Living Loud Lives with Soundproof Emptiness
Ever heard anything across a soundproof wall? No, right?
That is exactly what most of us seem to be going through.
A large number of people today are busy chasing professional titles—titles that look sassy and impressive on social media and sound smooth and regal when announced at gatherings. But the hollowness does not end there. It extends into a 24×7 cycle of brainstorming, hustling, and pretending to be passionately “into it.” Students prepare and fight examinations, interns beg for exposure and stipends, employees sabotage their schedules for career growth, managers seek compliance and respect—the list goes on endlessly.
But what does a human seek as an individual?
Survival, yes. That is the fundamental right of every creature on this land. Along with survival, however, comes happiness and the profound satisfaction derived from one’s work. Survival was never a chore. Living has slowly become one—performed with carefully crafted personas meant to shine in digital books and hooks of pretense designed to appear regal.
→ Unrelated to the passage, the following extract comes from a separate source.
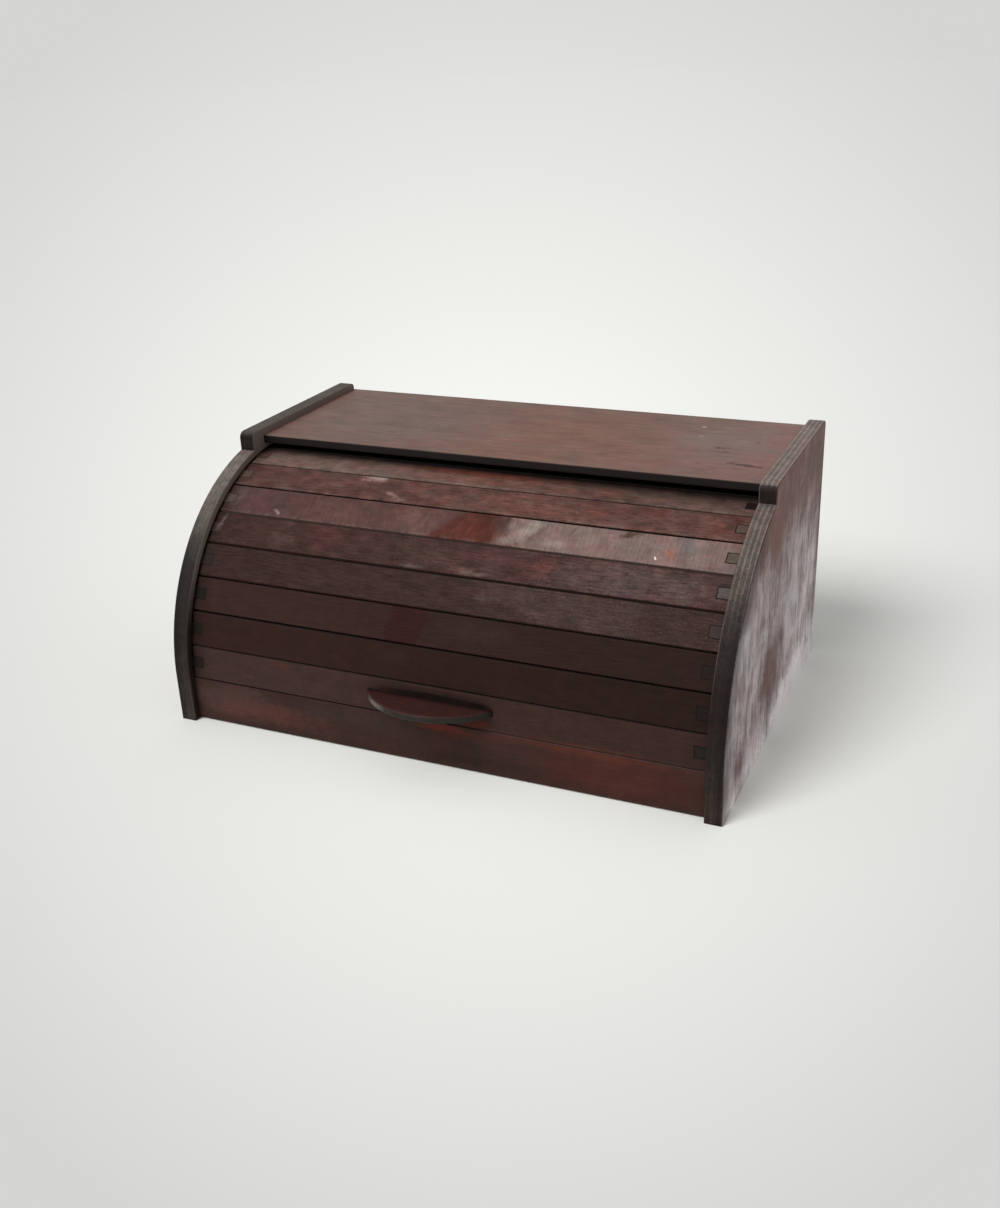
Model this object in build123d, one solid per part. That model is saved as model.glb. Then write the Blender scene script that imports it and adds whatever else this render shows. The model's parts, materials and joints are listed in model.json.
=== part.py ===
"""Plywood bread box with a roll-up front.

Two sides with a curved front edge carry a top board, a bottom board, a back board and a low front rail.
The door is a row of flat slats on a canvas backing. A hardwood runner is let into each end of every slat
and runs in a curved groove in the side, so the door slides up and back under the top board.

Millimetres, +Z up, the front towards -Y. The floor is z = 0 and x = 0 is halfway between the sides.
While it is drawn, y = 0 is the front of the sides. At the end everything moves back so that the origin
is the middle of the footprint, handle included.
"""

import os
from math import atan, cos, degrees, radians, sin, sqrt, tan

from build123d import *

# Boards
box_width = 400.0  # over the outer faces of the sides
side_thickness = 12.0
top_thickness = 6.0
bottom_thickness = 6.0
back_thickness = 6.0
rail_thickness = 12.0

# Outline of the sides
curve_radius = 140.0  # curved front edge, from the floor side of the door up to the nose
curve_centre_height = 33.0  # centre of the curve above the floor
nose_ahead = 30.0  # the nose stands this far in front of the curve's highest point
nose_round = 5.0
back_corner_round = 3.0
side_edge_chamfer = 0.6

# Slats of the door
slat_count = 9
slat_width = 23.4
slat_thickness = 6.0
slat_gap = 0.4  # between two slats where they meet the canvas
slat_inset = 5.0  # from the sides' curved edge in to the slats' outer corners
slat_end_gap = 0.8  # from a slat's end to the side
slat_edge_round = 0.5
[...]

Cities look busy, energetic, and full of opportunity. Yet the truth is unsettling: the child back in a small town is also planning life far beyond their maturity. We romanticize cities as spaces of growth while ignoring how peaceful and majestic life can be between mountains, tea shops, and unhurried conversations. Somewhere along the way, we forget to ask what living actually means to us.
I found myself following the same old lines until I felt the urge to dig deeper into this question—curiosity, as always. Random conversations and the seemingly meaningless musings of children around us are quiet reminders of how soothing life once felt during our own childhood. Most of us experience this nostalgia, but rarely do we consider recreating it in the present.
With time, many abandon even the hope of trying. This is the effect of a cruel desire—to be the one on the chair. Being ambitious and productive is fundamentally different from obsessively acquiring titles. The latter builds a soundproof wall between the system of cognition and the soul of a person. No one hears the fracture within—not even the individual themselves. They are so consumed with filling up titles that they fail to recognize the opportunity cost: the gradual depletion of potential, happiness, and ultimately, survival itself.
Endurance and competence are admirable skills, and optimism toward one’s work is essential. But when ambition mutates into greed—to dominate, to rule, to erode another person’s happiness—it reveals nothing but emotional hollowness. A human without empathy cannot be a true leader. Such a life resembles virtual reality: convincing in appearance, immersive in illusion, yet fundamentally detached from what is real.